What is the difference between pre-chamber and main chamber combustion?
Pre-chamber (or pre-combustion chamber) designs use a small auxiliary chamber connected to the main chamber by narrow passages. A rich fuel-air mixture ignites in the pre-chamber first, and the resulting flame jets shoot through the passages into the main chamber, igniting a leaner mixture there. This approach, used historically in some diesel engines and now revived in Formula 1 racing engines, allows very lean overall mixtures to burn reliably, boosting efficiency and reducing nitrogen oxide emissions.
Putting It All Together
The combustion chamber sits at the heart of nearly every engine and turbine that powers modern life. From the tiny cylinder in a lawnmower to the enormous annular chambers in a transatlantic jet engine, the same fundamental principles apply: mix fuel with air, ignite it in a confined space, and harness the resulting pressure to do useful work.
What separates a good combustion chamber from a great one comes down to precision: the exact shape of the cavity, the timing of ignition down to fractions of a millisecond, the atomisation of fuel into droplets measured in micrometres. These details determine whether an engine sips fuel or gulps it, whether exhaust gases are relatively clean or laden with pollutants.

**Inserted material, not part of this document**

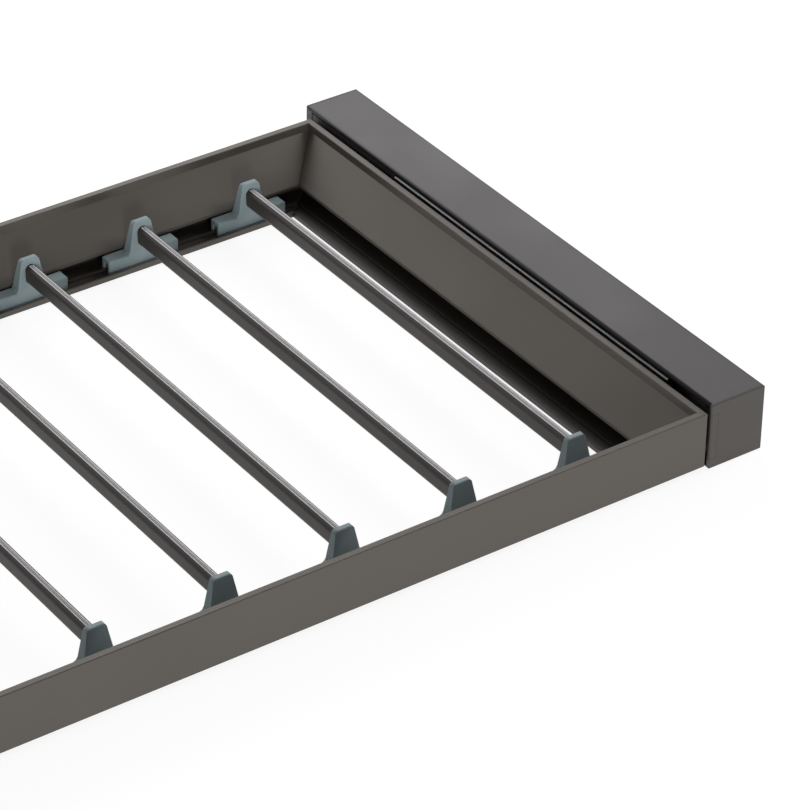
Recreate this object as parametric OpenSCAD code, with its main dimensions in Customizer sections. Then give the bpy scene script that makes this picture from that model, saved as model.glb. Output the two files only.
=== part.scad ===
// Pull-out trouser rack for a wardrobe: a mitred tray frame with clip-on hanging bars,
// carried by telescopic ball slides inside two side casings.
// Millimetres. X runs across the wardrobe, Y from front to back, Z up.
// The origin is the middle of the underside. Everything is drawn with the rack pushed in.

/* [Overall] */
// Clear width between the wardrobe's side panels
clear_w = 864; // [700:1:1200]
// Length of each side casing, front to back
casing_l = 510; // [510:1:600]
// Gap between the frame and each casing
frame_gap = 3.7; // [3:0.1:6]

/* [Casing] */
// Width of a casing
casing_w = 48.4; // [40:0.1:60]
// Height of a casing
casing_h = 54.4; // [53.5:0.1:64]
// Wall of the casing extrusion
casing_t = 1.8; // [1.5:0.1:2.4]
// Radius of the casing's long edges
casing_r = 2.3; // [1:0.1:2.6]
// Height of the lips above and below the casing's open side
casing_lip = 2.4; // [2.2:0.1:3.4]
// Thickness of the front and rear caps
cap_t = 2.5; // [2:0.1:4]
// How far the caps' pegs reach into the casing
cap_peg_l = 9; // [6:0.5:14]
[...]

If this guide has sparked your curiosity (pun intended), consider picking up a copy of Heywood’s “Internal Combustion Engine Fundamentals” for a deeper technical treatment, or explore free resources from institutions like MIT OpenCourseWare. The more you understand about combustion chamber design, the better equipped you’ll be to appreciate the engineering marvels that keep the world moving, and to contribute to making them cleaner and more efficient for the future.